The disadvantages are that the swaging process induces axial stress in the pipe as it is being pumped or drawn through and may require a special coating internally to reduce the friction. If the mandrel is a one-piece device and for some reason, it cannot be pulled through the entire expandable casing, then it cannot be removed unless it can be milled up. This may not be a problem with retractable-type mandrels, though they lack the simplicity of a single-piece mandrel. Figure 1 shows a typical swaging expansion process.
The Roller Type Process
The roller-type process was in use long before the expandable casing patch was introduced, over 40 years ago. It historically was used to try to restore partially collapsed casing. The roller process is simple, in that the process starts from the top and expands the casing as it is rotated downward into the expandable or collapsed pipe.
It has the advantage that it can be removed at any time, replaced, and resume the operation where it stopped. The historic problem with rollers is that they do not work very well, at least in the fixed version. A roller device does not induce true uniform hoop stress in a tube, because it contacts the casing at only a finite number of points, usually three or four. The old roller-type casing patches typically failed because they never were round in cross-section once expanded, because the rollers had only three contact points. Expanders with four rollers were introduced and had better success than three rollers but still never were as successful as the swage-type process.
The use of expandable casing rollers to restore partially collapsed casing historically enjoyed limited success primarily because of the point contact with the casing wall and the elastic unloading between contact points.
The Main Applications Of Expandable Casing In Drilling
At the beginning, we mentioned the unanticipated well problem as a possible application for the expandable casing. For someone who has been involved in drilling operations for a period of time, this usually is the first application that comes to mind.

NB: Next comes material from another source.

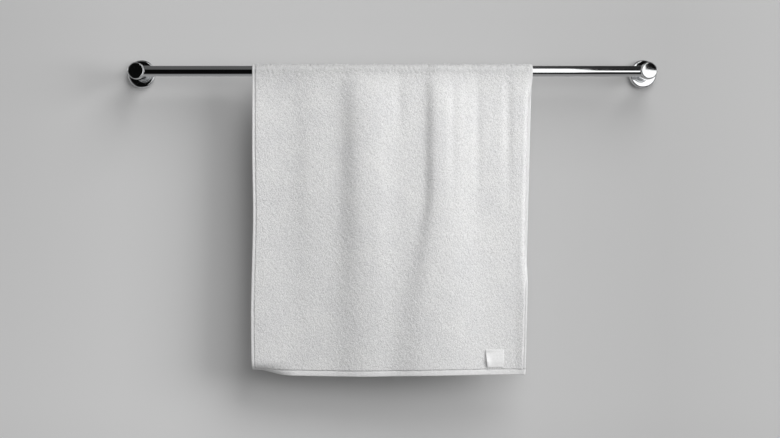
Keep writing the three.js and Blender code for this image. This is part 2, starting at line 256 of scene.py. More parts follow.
def slab(name, us, ss, outer, inner, ratio=1, warp=None):
    """A closed piece of cloth: a fine outer face, an inner face that is ratio times coarser, and a rim.
    outer and inner give each face's distance from the cloth's middle. warp moves points over the cloth."""
    u, s = np.meshgrid(us, ss)
    points, normals = cloth_frame(*(warp(u, s) if warp else (u, s)))
    outside = points + normals * outer(u, s)[..., None]
    inside = (points - normals * inner(u, s)[..., None])[::ratio, ::ratio]
    rows, cols = u.shape
    few_rows, few_cols = inside.shape[:2]
    start = rows * cols
    faces = grid_quads(rows, cols, 0, False) + grid_quads(few_rows, few_cols, start, True)
    fine = edge_loop(rows, cols)
    coarse = [start + i for i in edge_loop(few_rows, few_cols)]
    for k, near in enumerate(coarse):
        span = [fine[(k * ratio + i) % len(fine)] for i in range(ratio, -1, -1)]
        faces.append([*span, near, coarse[(k + 1) % len(coarse)]])
    flat = np.concatenate([outside.reshape(-1, 3), inside.reshape(-1, 3)])
    both_u = np.concatenate([u.ravel(), u[::ratio, ::ratio].ravel()])
    both_s = np.concatenate([s.ravel(), s[::ratio, ::ratio].ravel()])
    return new_mesh(name, flat, faces, np.stack([both_u, both_s], 1))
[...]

The expandable casing could be used in such an application as a temporary means of getting past some troublesome zone.
Originally, the availability and lead time required for the expandable pipe to be a readily available solution for this type of problem was limited. The expandable casing had to be ordered and available as a backup for a particular well before the actual need arose. This changed in time and is seldom a limitation now. Another drawback to the expandable casing as an unplanned contingency string is the cementing issue. If the expandable string is to be reliably cemented, then the hole in which it is to be placed must be either underreamed (Drilling Reamers Types) to a larger diameter than the oilfield drilling bit that will pass through the casing above it or it must be drilled initially to a larger diameter as with a bi-center bit. These are not necessarily amenable to unanticipated situations that may arise and require an additional casing string. As it currently stands, the expandable casing is a planned part of the casing program and for that, it has proven quite successful.
The cementing process in regard to expandable casing is a bit different from conventional casing cementing. The usual procedure is to displace the cement prior to expanding the casing. This requires that the casing expansion be completed before the cement begins to harden.
The expandable casing can be reciprocated and even rotated during the displacement process, so in that respect, it is no less effective than a conventional liner cementing job. The biggest differences may be the cement near the top of the liner (liner running & cementing procedure) and whether or not one wants cement in the annulus above the liner before the expansion process begins. As the casing is expanded, the mud and cement in the annulus must be displaced somewhere, and it goes into the annulus between the running string and the previously set casing. If cement actually is displaced into this space above the expandable liner, then there is a considerable discomfort factor until the expansion is complete and this cement can be circulated out of the wellbore.
For the most part though, since the expandable casing is used for a temporary drilling liner, it is not critical to have cement all the way to the top of the liner. The process has been successful in numerous applications, but it is a cause for concern. The most expandable casing is run as a liner and the final part of the expansion process is the expansion of the overlap in which some type of elastomer seals on the outside of the expandable casing seal against the casing through which it has been run. Once that seal has been established there is no way to displace cement into the annulus short of perforating and cement squeezing.
The collapse rating of the expandable casing is usually less than what one is accustomed to in similar sizes of the conventional casing. This is mostly due to the thinner wall of the expanded tubes as compared to API tubes. The thinner wall is the tradeoff we accept for the larger internal diameter which in turn is the primary reason we choose the expandable tube. In the discussion on plasticity, we mentioned that a material that strain hardens in plastic tension may gain yield strength in that direction, but in the process, it loses yield strength in compression. Also, if the casing wall does not expand uniformly, then the casing collapse strength is less than if it had expanded uniformly. With conventional casing, we can inspect its wall thickness and eccentricity before it is run in the hole.
With expandable casing, there is no way to know with certainty the final wall thickness and eccentricity, if any, until after it is in the hole and expanded. It can be seen in some of the commercial videos that show the expansion process on the surface that the final expanded tube has some amount of curvature in it. The causes of this curvature could be attributed to variations in wall thickness, residual stress, or anisotropic hardening.
This is not said to denigrate the expandable casing but to point out that one must understand that expandable casing is not the same thing as conventional casing. It has different properties, one of which is a reduced collapse strength, and that must be considered in any particular application and casing design.
Consequently, the most obvious practical application for the expandable casing is as an intermediate string or liner to be utilized during the drilling of a well that eventually will be cased with conventional casing. In those applications, it can be invaluable. For instance, Figure 2 shows a conventional casing program for a particular application.
By utilizing expandable casing in the same well the program can be modified as seen in Figure 3. The advantage is readily apparent, in that the total depth now can be reached with the same size conventional casing and smaller casing at shallow depths, if expandable casing strings are used in the well plan. There are several possible variations. While this may not be applicable for the most common wells drilled in the world, it represents a considerable advantage in those costly wells that do fall outside the common category.